The convoy being transferred into Syria included 308 militants with their small arms and 331 civilians, Nasrallah said in a televised speech.
ISIS will hand over one Hezbollah captive and the bodies of some Hezbollah forces and one Iranian fighter killed in battles across Syria, he said.
At the last stage of the deal, the two sides would exchange the bodies for the convoy of militants at a transit point in Syria, Nasrallah said.
Eleven Hezbollah fighters and seven Syrian soldiers had been killed in their offensive in the western Qalamoun region on Syria’s side of the border, he said.
The border battle has ended in “fully liberating Lebanese land and securing the border with Syria,” he said.
Both Hezbollah and Lebanese officials have billed the evacuation as surrender by ISIS.
U.S. airstrikes block ISIS evacuees from reaching destination
The U.S.-led coalition said it has bombed ISIS vehicles on their way to join a convoy of other ISIS members traveling from the Syria-Lebanon border towards Iraq under the deal brokered by Hezbollah, adding that it will not allow the terrorists to escape.
Coalition aircraft have struck “vehicles containing ISIS fighters” that were moving towards the convoy’s location, Operation Inherent Resolve spokesman Colonel Ryan Dillon said in a statement on Wednesday.
“We are not party to any agreements that were made by the Lebanese Hezbollah and ISIS or the Syrian regime,” Dillon told AP.
Earlier, the coalition bombed a bridge and the road in the convoy’s path to prevent it from reaching the area held by ISIS in eastern Syria.
“The convoy of buses and ambulances has not been struck, but there have been individual vehicles and individuals clearly identified as ISIS, and we did strike those,” Dillon said. “If we can strike ISIS where we’re able to do so without harming civilians, we will do that.”
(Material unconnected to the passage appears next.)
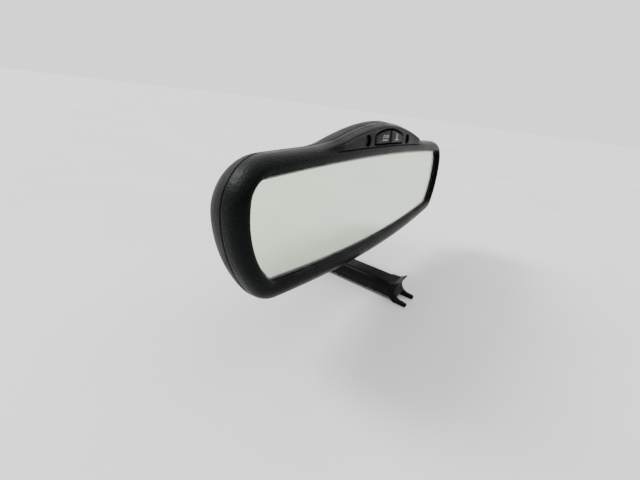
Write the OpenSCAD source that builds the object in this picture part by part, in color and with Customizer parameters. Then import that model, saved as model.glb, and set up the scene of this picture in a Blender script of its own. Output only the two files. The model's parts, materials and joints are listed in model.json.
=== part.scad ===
// Interior rearview mirror: a self-dimming head on a double-ball stem, with a windshield shoe and
// a channel that covers the wiring. Millimetres. The origin is the centre of the shoe's windshield
// face, +Z points away from the windshield, -Y runs along it towards the roof lining, and the
// mirror head faces -Y. Head parts are drawn in the head frame: origin at the centre of the
// glass's front face, x to the right, y into the housing, z up.

/* [Head] */
// Half width of the glass at its widest
glass_half_w = 121; // [116:1:126]
// Top of the glass above its centre
glass_top = 26.4; // [24:0.2:28]
// Bottom of the glass below its centre
glass_bottom = 29.6; // [27:0.2:31]
// Rim width above the glass
rim = 8.5; // [8.3:0.1:9]
// Rim width beyond the ends of the glass
rim_side = 6.8; // [6.4:0.1:7.4]
// Rim width below the glass
rim_bottom = 11.5; // [10.5:0.1:12]
// Height that the hump adds above the rim
hump_h = 12.7; // [11.5:0.1:13.5]
// Depth of the rear housing behind the parting line
housing_depth = 25.5; // [24:0.5:28]
// Lean of the head from the windshield's normal plane, in degrees
head_lean = 5.5; // [0:0.5:8]

/* [Buttons] */
// Travel of a push button
button_travel = 0.8; // [0.4:0.1:1]
// Gap round each button
button_gap = 0.5; // [0.4:0.05:0.7]

/* [Stem] */
// Distance between the two ball centres
stem_length = 52; // [48:1:60]
// Slope of the stem above the windshield face, in degrees
stem_slope = 38; // [34:1:42]
// Radius of both balls
ball_r = 8; // [7.5:0.1:8.2]
// Outer radius of the stem tube
tube_r = 10.2; // [10.1:0.1:11]

/* [Mount] */
// Width of the windshield shoe
shoe_w = 24; // [22:1:28]
// Height of the windshield shoe's block
shoe_h = 12; // [11:0.5:14]
// Width of the wiring cover
cover_w = 16; // [15:0.5:18]
// Height of the wiring cover
cover_h = 10.6; // [9:0.2:12]

/* [Hidden] */
$fn = 64;

black = [0.07, 0.07, 0.075];
steel = [0.6, 0.61, 0.63];
zinc = [0.16, 0.16, 0.17];
nylon = [0.85, 0.84, 0.78];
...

Dillon said airstrikes directly on the ISIS convoy remained a possibility, but as of late Wednesday had not been carried out because coalition officials were trying to verify whether civilians were intermingled in the group.
By Wednesday, it was unclear how far the convoy had traveled, but Dillon said it was his understanding the coalition had stopped it before it reached militant-held territory in Deir al-Zour Province, and would not allow it to continue farther east.
A second attempt to reach Deir al-Zour was made on Thursday, but by the evening a U.S. coalition spokesperson said that the convoy had instead moved deeper into an area controlled by the Syrian army.
U.S.-backed Syrian fighters gave ISIS terrorists a safe passage last year
“Irreconcilable ISIS terrorists should be killed on the battlefield, not bused across Syria to the Iraqi border without Iraq’s consent,” tweeted Brett McGurk, U.S. special envoy for the Global Coalition to Defeat ISIS, who also spoke for the coalition’s efforts under the Obama administration.
“Our coalition will help ensure that these terrorists can never enter Iraq or escape from what remains of their dwindling ‘caliphate,'” McGurk added.
Several critics have responded to the official’s tweets, noting that U.S.-backed Syrian fighters gave ISIS terrorists a safe passage out of the city of Manbij last year.
“The agreement to let ISIS militants escape likely saved hundreds of civilians held by the fanatical fighters, even though it allowed some ISIS militants to escape,” USA Today cited a senior U.S. defense official as saying last August.
The Trump administration, however, said it changed its tactics in the fight against the terrorist group.
“[Trump] directed a tactical shift from shoving ISIS out of safe locations in an attrition fight to surrounding the enemy in their strongholds so we can annihilate ISIS,” Defense Secretary James Mattis said in May.
He explained that by “taking the time up front to surround these locations, instead of simply shoving them from one to another”, coalition forces are able to “carry out the annihilation campaign so we don’t simply transplant this problem from one location to another.”
Lebanese officials defend the deal, Iraqi officials have mixed reactions
Lebanese officials defended the safe-passage deal because it rid the country’s borders of ISIS terrorists and assuaged public concern over the fate of the nine missing servicemen. But others in the region were critical. Iraqi Prime Minister Haider al-Abadi faulted Syria for moving the ISIS fighters to its eastern frontier, along the border with Iraq.
“We fight the terrorists in Iraq,” he said in a speech on Tuesday. “We do not send them to Syria — we kill them in Iraq.” Abadi called on the Syrian government to investigate the decision to relocate the ISIS fighters.
“There should be full cooperation on the elimination of terrorism, not the evacuation of them from one place to the other,” he said.
However, on Thursday, Iraqi Vice President Nouri al-Maliki defended the evacuation deal between Hezbollah and ISIS militants. Maliki denounced what he described as “the systematic campaign of criticisms against Hezbollah”, adding that transferring ISIS militants was “part of the strategy against terrorism.” Maliki said that “every battle has its circumstances and its tools for victory.”
In a speech on Thursday evening, Nasrallah defended the deal, saying he had met with President Assad in Damascus, seeking his help in guaranteeing the ceasefire and the agreed return of the remains of nine Lebanese Armed Forces soldiers captured in 2014. The deal was implicitly endorsed by the Lebanese government.
Addressing his followers via a televised speech, Nasrallah described the gains against the terrorists as the second liberation after the withdrawal of Israeli military forces from southern Lebanon and Western Bekaa region in 2000.